Washington, D.C., July 4 -- President Bush will announce today that he has decided to retract his support for a federal constitutional amendment banning gay marriage, says a source within the National Security Agency who monitored a presidential telephone call to congressional allies on the subject.
According to the NSA source, the president will make the following statement:
''Throughout my time as your president, I have made difficult decisions because I thought they were in the best interests of the country. I have stood by the principles that make this country great, and that have served it well for more than two centuries, regardless of the political consequences to me and my party. I believe the people should keep more of their money and that low taxes produce prosperity for everyone, so I have backed tax cuts that were demagogically denounced by members of the other party as helping only the rich. I believe you can plan better and invest more wisely for your future than the government can, so I have supported Social Security reform that many say is the 'third rail' of politics. I believe immigration has made this country great and that people who come here to make a better life for themselves deserve a chance to become Americans, so I have backed a path to citizenship for illegal immigrants despite the intense opposition of many members of my own party. And I think this country has a moral duty to help fledgling democracies and to carry through on its commitments, so I have refused to pull our troops out of Iraq despite the rising unpopularity of the war.

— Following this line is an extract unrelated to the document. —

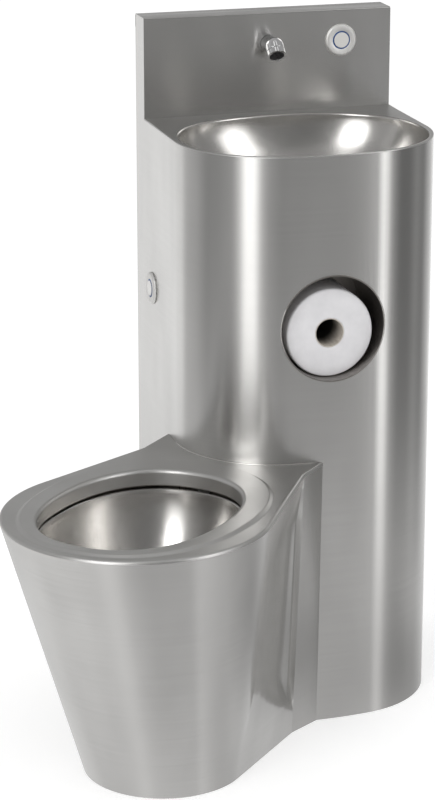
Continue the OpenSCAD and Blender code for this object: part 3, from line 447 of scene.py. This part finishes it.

''Two years ago, I announced my support for a constitutional amendment defining marriage as the union of one man and one woman. I strongly believe that's what marriage is and should be. If I were a state legislator or a governor, I'd oppose defining marriage in any other way. I supported the amendment because, at the time, I feared that uncontrollable judges and local officials were recklessly and lawlessly playing with the foundation of the American family.
''But I was wrong. Like others, I overreacted to what seemed like an emergency. I did not have sufficient faith in the historic processes of American government. The local officials who were defying state law in 2004 have been brought into line. DOMA is still good law. The states have begun amending their own constitutions to define marriage. I have appointed many federal judges, including two to the Supreme Court, who will not tamper with marriage. And while I still fear that some state courts will attempt to redefine marriage in years to come, I am confident that the people in those states can deal with their own courts if that is what they choose to do. After all, that is what we have always trusted them to do.

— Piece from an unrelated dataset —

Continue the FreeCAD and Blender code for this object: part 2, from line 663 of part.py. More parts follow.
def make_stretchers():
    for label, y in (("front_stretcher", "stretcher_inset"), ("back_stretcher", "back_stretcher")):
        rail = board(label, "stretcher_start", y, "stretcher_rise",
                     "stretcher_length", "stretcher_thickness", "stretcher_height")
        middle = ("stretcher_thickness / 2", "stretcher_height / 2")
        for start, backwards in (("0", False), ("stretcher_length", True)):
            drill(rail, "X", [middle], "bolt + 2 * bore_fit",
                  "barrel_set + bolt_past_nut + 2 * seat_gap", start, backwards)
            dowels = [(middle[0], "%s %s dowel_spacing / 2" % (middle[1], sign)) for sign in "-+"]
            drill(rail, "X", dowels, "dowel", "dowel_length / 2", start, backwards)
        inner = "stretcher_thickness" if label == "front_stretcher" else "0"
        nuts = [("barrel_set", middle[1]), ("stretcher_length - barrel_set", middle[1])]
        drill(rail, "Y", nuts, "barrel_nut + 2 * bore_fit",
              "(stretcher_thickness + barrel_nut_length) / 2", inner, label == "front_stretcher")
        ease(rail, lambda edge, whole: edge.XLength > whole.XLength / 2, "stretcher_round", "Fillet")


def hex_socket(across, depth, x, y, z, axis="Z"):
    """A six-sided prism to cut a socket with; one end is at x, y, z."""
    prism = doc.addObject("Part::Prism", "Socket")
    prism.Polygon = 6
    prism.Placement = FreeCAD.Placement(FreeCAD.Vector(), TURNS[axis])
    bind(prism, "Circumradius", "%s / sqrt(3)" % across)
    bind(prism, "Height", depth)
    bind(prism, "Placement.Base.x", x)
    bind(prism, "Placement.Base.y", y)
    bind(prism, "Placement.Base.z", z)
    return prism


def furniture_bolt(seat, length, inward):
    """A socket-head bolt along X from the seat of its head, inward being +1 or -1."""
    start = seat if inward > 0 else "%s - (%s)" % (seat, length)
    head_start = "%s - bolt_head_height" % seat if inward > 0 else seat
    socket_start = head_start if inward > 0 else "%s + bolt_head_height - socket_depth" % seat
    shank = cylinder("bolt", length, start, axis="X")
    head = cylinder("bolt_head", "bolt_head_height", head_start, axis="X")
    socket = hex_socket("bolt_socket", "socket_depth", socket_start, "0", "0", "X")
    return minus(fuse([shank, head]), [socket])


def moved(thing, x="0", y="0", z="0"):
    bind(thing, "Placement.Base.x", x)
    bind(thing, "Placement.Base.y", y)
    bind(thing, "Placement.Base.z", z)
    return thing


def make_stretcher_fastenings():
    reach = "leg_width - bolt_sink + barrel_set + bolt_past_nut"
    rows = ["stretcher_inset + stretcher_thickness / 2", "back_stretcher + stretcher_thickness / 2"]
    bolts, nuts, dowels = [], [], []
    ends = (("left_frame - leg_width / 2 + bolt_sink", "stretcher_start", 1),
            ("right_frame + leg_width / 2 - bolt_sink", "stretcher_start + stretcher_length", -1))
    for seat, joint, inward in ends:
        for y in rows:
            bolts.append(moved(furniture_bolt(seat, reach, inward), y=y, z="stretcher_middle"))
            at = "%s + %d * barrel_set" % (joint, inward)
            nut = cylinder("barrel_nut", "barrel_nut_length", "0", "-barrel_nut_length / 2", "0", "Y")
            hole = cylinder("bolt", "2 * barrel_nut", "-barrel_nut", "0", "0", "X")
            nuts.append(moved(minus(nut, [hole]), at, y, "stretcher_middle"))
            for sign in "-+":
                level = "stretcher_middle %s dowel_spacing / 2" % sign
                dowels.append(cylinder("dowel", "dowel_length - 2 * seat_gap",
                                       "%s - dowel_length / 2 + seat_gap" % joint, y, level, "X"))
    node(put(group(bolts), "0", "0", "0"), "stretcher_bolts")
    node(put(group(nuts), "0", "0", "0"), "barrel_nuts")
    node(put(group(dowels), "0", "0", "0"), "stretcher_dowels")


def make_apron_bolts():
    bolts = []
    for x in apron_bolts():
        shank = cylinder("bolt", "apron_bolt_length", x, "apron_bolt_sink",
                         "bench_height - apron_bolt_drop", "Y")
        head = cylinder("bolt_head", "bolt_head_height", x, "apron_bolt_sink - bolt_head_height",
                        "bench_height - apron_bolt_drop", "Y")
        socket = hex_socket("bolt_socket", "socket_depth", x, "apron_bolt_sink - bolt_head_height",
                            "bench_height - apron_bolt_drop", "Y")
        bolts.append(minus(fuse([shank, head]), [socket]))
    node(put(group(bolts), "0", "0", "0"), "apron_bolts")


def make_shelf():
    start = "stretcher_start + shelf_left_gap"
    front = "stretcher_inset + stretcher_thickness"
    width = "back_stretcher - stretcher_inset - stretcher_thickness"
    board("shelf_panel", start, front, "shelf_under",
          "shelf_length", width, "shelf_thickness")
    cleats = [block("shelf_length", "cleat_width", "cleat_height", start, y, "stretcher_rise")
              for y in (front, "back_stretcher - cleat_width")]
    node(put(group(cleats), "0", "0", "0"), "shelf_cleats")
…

''We may not like the choices some states make about these matters, but if our nation's historic commitment to federalism means anything, it means that the states should, within constitutional limits, be allowed to go their own way on important policy matters. That has been the dominant practice and theory of our federal design for more than two centuries.
''Never before in the history of the country have we amended the Constitution in response to a threatened state court decision. Never before have we amended the Constitution to preempt an anticipated federal court ruling. Never before have we adopted a constitutional amendment to limit the states' ability to control their own family law. Never before have we dictated to states what their own state laws and state constitutions mean. Never before have we amended the Constitution to restrict the ability of the democratic process to expand individual rights. This is no time to start.
''I know this decision will not be popular with many members of my own party. But it is a president's responsibility to lead, not to follow, especially when it comes to matters of important principle. As on so many other decisions I've made, I will not bow to political pressure when I know better. Two years ago, I should have known better. Now I do.''
Standing by his side at the news conference will be Vice President Dick Cheney, who said in 2004 that he opposes an amendment because states should be allowed to decide the issue for themselves and that ''freedom means freedom for everybody''; Sen. John McCain (R-Ariz.), the leading contender for the GOP presidential nomination in 2008; former Rep. Bob Barr (R-Ga.), the main House author of DOMA; conservative commentator George Will, who announced on ABC's ''This Week'' that he opposes an amendment because state experiments with gay marriage may produce valuable information about whether the reform is worthwhile; conservative policy analyst James Q. Wilson, who likened a federal marriage amendment to that conservative bete noire, Roe v. Wade, in an op-ed for the Wall Street Journal; and numerous other life-long conservatives who have consistently championed federalism.
Also present will be First Lady Laura Bush, who recently said that the gay-marriage issue should be discussed ''sensitively'' and should not be used for political purposes.
Karl Rove, the president's senior political advisor, could not be reached for comment.
The news report comes from HSEPA, the Hope Springs Eternal Press Agency.